United States District Court, D. Connecticut

December 7, 2017

CSL SILICONES, INC., Plaintiff/Counterdefendant,
MIDSUN GROUP INC., Defendant/Counterclaimant.



         This case involves allegations of trademark infringement. Plaintiff CSL Silicones, Inc. ("CSL") has moved to exclude the proposed testimony of Carl Fusco, a liability expert for Defendant Midsun Group Inc. ("Midsun"). Fusco was retained by Midsun to conduct a survey and to provide a report regarding market recognition and likelihood of confusion, issues central to this trademark dispute. This Ruling resolves the motion.

         I. BACKGROUND

         CSL brought this action against Midsun in connection with Midsun's alleged improper use of two of CSL's trademarks. CSL alleges that Midsun markets and sells silicone-based coating products under names similar to CSL's chosen names for its own silicone-based coating products, and thus Midsun is in violation of the federal Lanham Act, 15 U.S.C. § 1051 et. seq, and the Connecticut Unfair Trade Practices Act, ("CUTPA"), Conn. Gen. Stat. § 42-110. Midsun has alleged various counterclaims against CSL pursuant to the Lanham Act and CUTPA. The Court previously granted Midsun's motion to dismiss CSL's causes of action, in part, dismissing Count II with prejudice as time-barred under CUTPA. Familiarity with the Court's Ruling is presumed. Cross-motions for partial summary judgment have been filed and will be the subject of a separate Ruling.

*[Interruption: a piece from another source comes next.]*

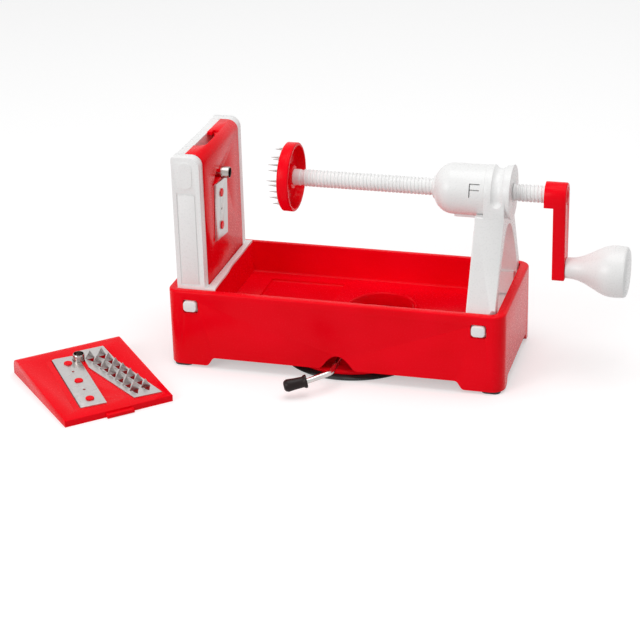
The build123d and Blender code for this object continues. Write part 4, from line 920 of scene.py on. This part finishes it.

         Relevant here, both parties develop and sell silicone-based coating products. One product - associated with the 570 mark for both parties - is used to coat and protect high voltage insulators, such as electrical power lines. See Compl. [Doc. 1] ¶ 7; Counterclaim [Doc. 84] ¶ 7. The other relevant product - associated with the 579 mark for both parties - is used to protect against corrosion of steel products, such as structural steel, bridges, machinery, and metal roofs, among other areas prone to corrosion. See Compl. ¶ 8, Counterclaim ¶ 8.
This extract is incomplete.